State police and ODOT offered these tips about snow plows in Oregon

  • Keep a safe distance from plows and sanders
  • It's illegal to pass a snowplow on the right on state highways. On most Oregon highways, snowplows have "wing" plows that stick out more than eight feet from the right front edge of the truck. The snow being plowed or blown off the road can contain rocks and other debris that can damage vehicles.
  • Drivers who try to pass on the right when a snowplow is in operation run the risk of damaging their vehicles, hitting the snowplow or running off the road and into a snow bank or guardrail.

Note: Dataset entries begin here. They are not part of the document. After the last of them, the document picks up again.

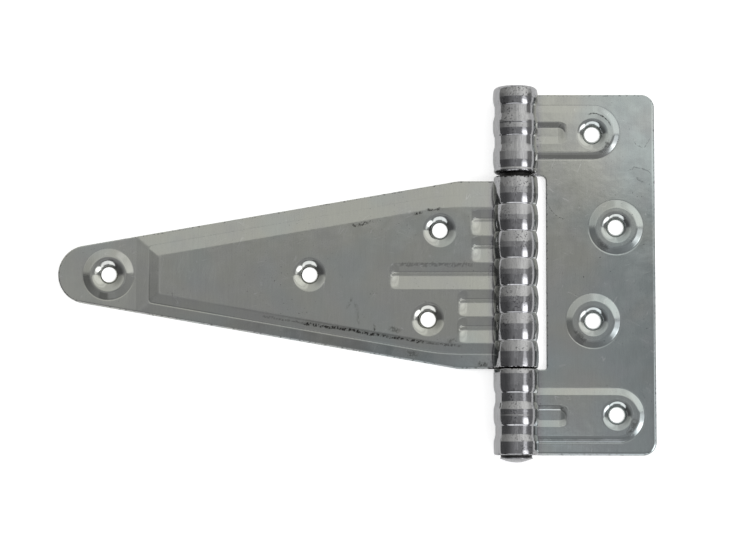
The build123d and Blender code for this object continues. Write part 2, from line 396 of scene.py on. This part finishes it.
def inward(loop, distance):
    """The loop moved into the sheet by a distance that may differ from point to point."""
    following = np.roll(loop, -1, 0) - loop
    following /= np.linalg.norm(following, axis=1)[:, None]
    left = np.column_stack([-following[:, 1], following[:, 0]])
    before = np.roll(left, 1, 0)
    mitre = (left + before) / (1 + np.sum(left * before, 1))[:, None]
    return loop + mitre * np.asarray(distance)[:, None]


def ring(centre, radius):
    """Circle round a hole, clockwise, so that the sheet is on its left as well."""
    angles = -np.arange(RING_POINTS) * 2 * math.pi / RING_POINTS
    return np.array(centre) + radius * np.column_stack([np.cos(angles), np.sin(angles)])


def inside_loop(loop, u, v):
    """Which of the points (u, v), a row at one v, lie inside the loop."""
    a, b = loop, np.roll(loop, -1, 0)
    crosses = (a[:, 1] > v) != (b[:, 1] > v)
    a, b = a[crosses], b[crosses]
    at = a[:, 0] + (v - a[:, 1]) * (b[:, 0] - a[:, 0]) / (b[:, 1] - a[:, 1])
    return np.searchsorted(np.sort(at), u) % 2 == 1


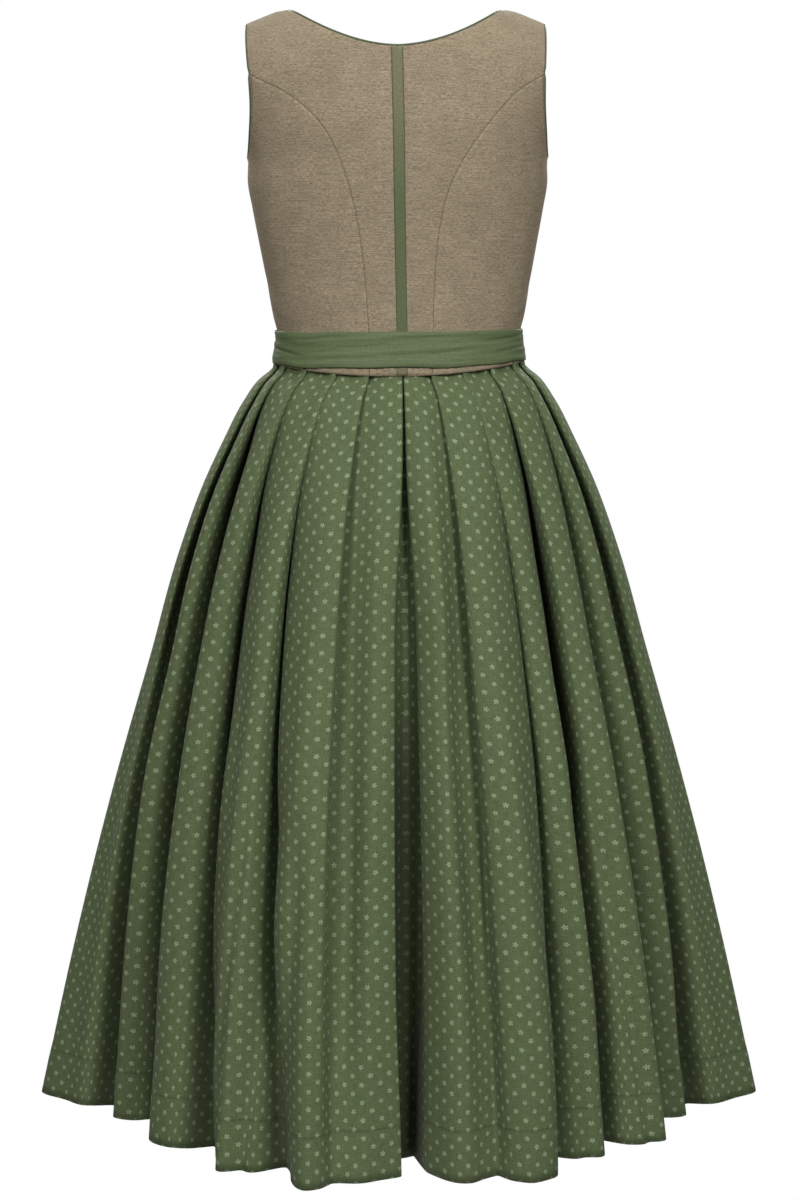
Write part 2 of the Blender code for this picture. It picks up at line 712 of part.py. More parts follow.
def build_skirt(collection):
    centre_right = (-CENTRE_BACK_HEM[0], CENTRE_BACK_HEM[1])
    back_left = quarter_columns(BACK_LEFT, CENTRE_BACK_HEM, False)
    back_right = quarter_columns(BACK_RIGHT, centre_right, False)
    front_left = quarter_columns(FRONT_LEFT, CENTRE_FRONT_HEM, True)
    front_right = quarter_columns(FRONT_RIGHT, CENTRE_FRONT_HEM, True)
    back = [(column, -1, False) for column in reversed(back_right)]
    back += [(column, 1, False) for column in back_left[1:]]
    pieces = {
        "skirt_back": back,
        "skirt_front_left": [(column, 1, True) for column in front_left],
        "skirt_front_right": [(column, -1, True) for column in front_right],
    }
    for name, columns in pieces.items():
        cotton = material(name + "_cotton", (0.094, 0.124, 0.062), 0.7)
        rows = skirt_rows(columns)
        for row in rows:
            set_seam_gap(name, row)
        cloth(name, rows, SKIRT_WALL, 0, cotton, collection)


def set_seam_gap(name, row):
    """Holds a width's first and last threads half a seam's gap away from the seam line."""
    half = SEAM / 2
    if name == "skirt_back":
        for point in (row[0], row[-1]):
            point.y += half
        return
    row[-1].y -= half
    row[0].x += half if name.endswith("left") else -half


def main():
    clear_scene()
    collection = new_collection("dirndl_dress")
    grids = build_bodice(collection)
    build_strips(grids, collection)
    build_piping(grids, collection)
    build_belt(collection)
    build_buttons(collection)
    build_skirt(collection)


main()
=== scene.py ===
"""Dirndl dress: its cloth, trims and buttons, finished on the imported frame, and a stage for it.

Z is up, the wearer faces -Y and the wearer's left is +X. Angles run round the body from the centre back
(0 degrees) over the wearer's left side (90) to the centre front (180).
"""

import math
from collections import namedtuple

import bmesh
import bpy
import numpy as np
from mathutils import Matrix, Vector

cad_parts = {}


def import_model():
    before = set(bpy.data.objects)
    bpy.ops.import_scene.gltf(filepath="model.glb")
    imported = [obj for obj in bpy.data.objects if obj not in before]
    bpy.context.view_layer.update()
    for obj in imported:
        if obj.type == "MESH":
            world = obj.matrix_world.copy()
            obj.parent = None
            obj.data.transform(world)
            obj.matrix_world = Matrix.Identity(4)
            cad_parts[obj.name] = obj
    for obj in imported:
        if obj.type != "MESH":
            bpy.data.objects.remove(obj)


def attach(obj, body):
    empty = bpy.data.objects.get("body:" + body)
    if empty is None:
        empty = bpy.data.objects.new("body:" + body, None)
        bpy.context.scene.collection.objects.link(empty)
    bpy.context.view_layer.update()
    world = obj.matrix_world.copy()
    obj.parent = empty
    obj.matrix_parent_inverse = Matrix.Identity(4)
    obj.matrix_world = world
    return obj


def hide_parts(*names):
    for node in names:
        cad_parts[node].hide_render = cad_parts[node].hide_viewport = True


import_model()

bl_info = {
    "name": "Dirndl Dress",
    "version": (1, 0, 0),
    "blender": (4, 5, 0),
    "location": "View3D > Sidebar > Dirndl",
    "description": "Builds a linen and printed cotton dirndl dress on its frame",
    "category": "Add Mesh",
}

# ---- Cut of the bodice, metres ------------------------------------------------------------------
SEAM = 0.0001
NECK_POINT_X = 0.118
SHOULDER_SLOPE = 0.40
SHOULDER_ROUND = 0.075
BACK_NECK_DEPTH = 0.0455
FRONT_NECK_DEPTH = 0.178
UNDERARM_Z = -0.163
LEAN = 0.004
CENTRE_DRIFT = -0.0034  # the centre-back seam runs this far to the wearer's right at the waist
BACK_TURN = -0.0085  # the back princess seams lie this far to the wearer's right at the blades
PEAK_ROUND = 0.0022

WAIST_SIDE_Z = -0.3785
WAIST_HALF_WIDTH = 0.138
WAIST_BACK_DIP = 0.0114
WAIST_FRONT_DIP = 0.0075
SKIRT_TUCK = 0.0040  # how far the pleats run up inside the bodice's edge
WAIST_TILT = -0.011  # the waist seam and belt sit a little higher on the wearer's right
HEM_Z = -1.1985

BELT_TOP_Z = -0.3431
BELT_BOTTOM_Z = -0.3790
BELT_CLEARANCE = 0.0027
BELT_OVERLAP = 0.022
BELT_LAP = 0.0024  # how far the belt's upper end stands off where it laps over
BUTTON_COUNT = 7
BUTTON_TOP_Z = -0.196
BUTTON_PITCH = 0.0222
BUTTON_LIFT = 0.0004

RIBBON_WALL = 0.0007
PLACKET_WALL = 0.0009
BELT_WALL = 0.0012
STRIP_GAP = 0.0001  # between the linen and a strip sewn over it
STRIP_END = 0.0004  # how far a strip stops from the waist seam and from the neck edge
LINEN_THREAD = 0.00055
COTTON_THREAD = 0.00042
SEAM_STITCH = 0.0024
HEM_STITCH = 0.006
EDGE_STITCH = 0.0022  # how far the placket's stitching runs inside its edge
RIBBON_RIB = 0.0009
SATIN_RIB = 0.0006
TUBE_SIDES = 12

Section = namedtuple("Section", "z half_width back_depth front_depth power")
TORSO = (
    Section(0.030, 0.2034, 0.0844, 0.0564, 2.3),
    Section(-0.030, 0.1944, 0.0904, 0.0724, 2.3),
    Section(-0.080, 0.1824, 0.0984, 0.0904, 2.3),
    Section(-0.120, 0.1714, 0.1024, 0.1044, 2.3),
    Section(-0.163, 0.1606, 0.1014, 0.1144, 2.25),
    Section(-0.185, 0.1610, 0.1004, 0.1174, 2.2),
    Section(-0.210, 0.1569, 0.0979, 0.1164, 2.2),
    Section(-0.250, 0.1496, 0.0944, 0.1104, 2.15),
    Section(-0.290, 0.1422, 0.0914, 0.1034, 2.1),
    Section(-0.330, 0.1352, 0.0899, 0.0984, 2.1),
    Section(-0.347, 0.1312, 0.0894, 0.0974, 2.1),
    Section(-0.367, 0.1331, 0.0914, 0.0989, 2.1),
    Section(-0.400, 0.1404, 0.0984, 0.1054, 2.1),
)
BUST_X, BUST_Z, BUST_OUT, BUST_SPREAD = 0.076, -0.212, 0.011, 0.048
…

  • Trying to pass a plow on the left also has its problems. The road behind the snowplow is in much better condition than the road ahead. If conditions are severe enough to require the attention of a snowplow, drivers should use extra care when trying to accelerate and pass other vehicles. Ruts in the snow can grab tires; icy conditions make it difficult to control any vehicle at higher speeds.
  • Drivers should give winter maintenance vehicles such as plows and sanders a wide berth. They do not travel at high speeds and other vehicles quickly overtake them. Plows and sanding trucks pull over periodically to let traffic pass. The best advice is to stay at least three car lengths behind and give yourself more time to get where you are going.